Niet elke babyboomer een geluksvogel
Deze week bleek uit cijfers dat babyboomers helemaal niet onevenredig veel voordeel hebben genoten. Toch zal deze generatie nog wel even het mikpunt blijven.
Het Sociaal Cultureel Planbureau windt er in haar meest recente publicatie geen doekjes om. Het blijkt een hardnekkig vooroordeel dat de generatie die is geboren tussen 1946 en 1955 het meest heeft geprofiteerd van de na-oorlogse welvaart. Volgens het SCP is juist het daarop volgende geboortecohort achteraf gezien het beste af geweest, al gaat het slechts om gemiddelden.
Dit nuchtere rapport zal niet kunnen voorkomen dat het woord ‘babyboomer’ een beschuldigende ondertoon blijft houden, zelfs al heeft het zijn oorspronkelijke betekenis allang verloren. In de volksmond ben je al een zogeheten ‘boomer’ wanneer je ouder bent dan vijftig of er in de ogen van anderen ouderwetse denkbeelden op nahoudt. In werkelijkheid zijn de oudste babyboomers al bijna 74 en gaat de laatste werknemer van deze generatie bijna met pensioen.
Het klopt dat de na-oorlogse geboortegolf nadrukkelijk haar stempel op de samenleving heeft gedrukt en maatschappelijke verschuivingen heeft veroorzaakt waarvan de gevolgen tot op heden voelbaar zijn. Tegelijk is het vooral de generatie die in de jaren 30 is geboren, die optimaal heeft kunnen profiteren van stijgende huizenprijzen en de zekerheid van een eindloonpensioen.
Misverstand
Die laatste zin formuleer ik met opzet zo, want het zou een misverstand zijn om een generatie aan te duiden als een homogene grijze massa. Net zoals er genoeg millennials zijn die wél in een koophuis wonen en een vast arbeidscontract hebben, zo zijn er ook veel ouderen die altijd zijn blijven huren en moeten rondkomen van een bescheiden pensioenuitkering die al jaren niet meer is geïndexeerd.

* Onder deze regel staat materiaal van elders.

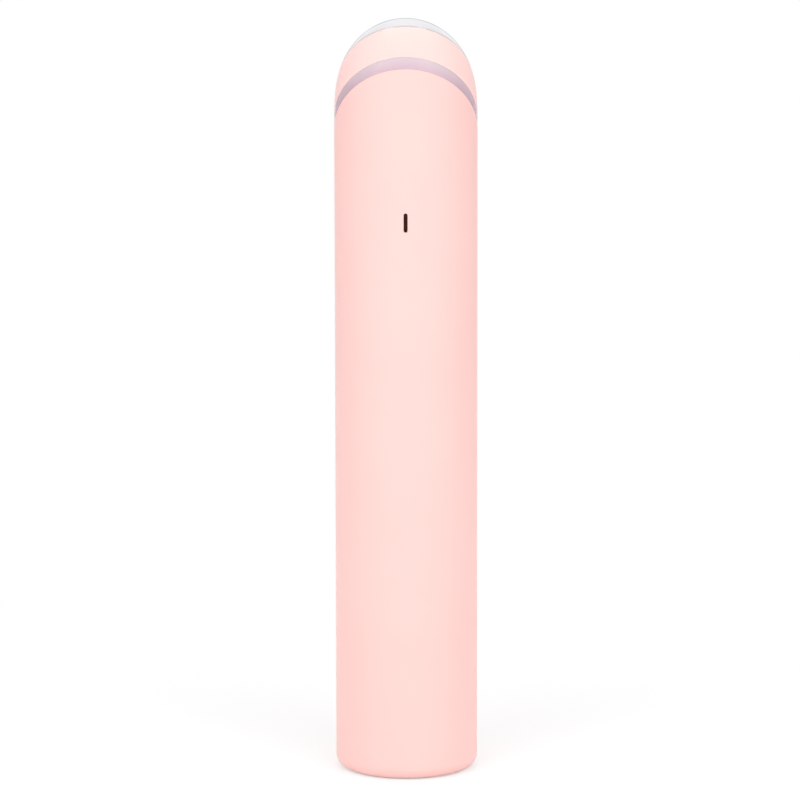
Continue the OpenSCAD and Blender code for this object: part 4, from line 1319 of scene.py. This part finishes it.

Jongeren die ageren tegen oudere generaties krijgen in de media steevast een platform, omdat scherpe tegenstellingen goed zijn voor verkoopcijfers. Zo wordt keer op keer het clichébeeld geschetst van jongeren die massaal achter het net vissen, terwijl de werkelijkheid veel genuanceerder is en er schrijnende verschillen bestaan tussen leeftijdgenoten.
Een student die de pech had in 1961 geboren te zijn, bouwde een forse studieschuld op, terwijl een generatiegenoot uit 1967 met zijn neus in de boter viel toen de basisbeurs werd ingevoerd.
Zo is er ook een onoverbrugbaar verschil tussen iemand die in 2014 noodgedwongen zijn koopwoning met verlies moest verkopen en een starter die in datzelfde jaar voordelig zijn eerste woning kocht onder de vraagprijs.
Generalisaties over generaties gaan voorbij aan de eigen verantwoordelijk en verhullen dat er op maatschappelijk en financieel terrein altijd sprake zal zijn van winnaars en verliezers.
Zo kan de wrok richting oudere generaties net zo goed voortkomen uit persoonlijke frustratie over het feit dat de eigen ouders nooit een huis hebben gekocht dat sindsdien enorm in waarde is gestegen. Gemiste kansen kunnen zich op elk moment aandienen en binnen elke leeftijdsgroep, want ook de meeste jongeren hebben geen bitcoins gekocht toen die nog maar 50 dollarcent per stuk kostten.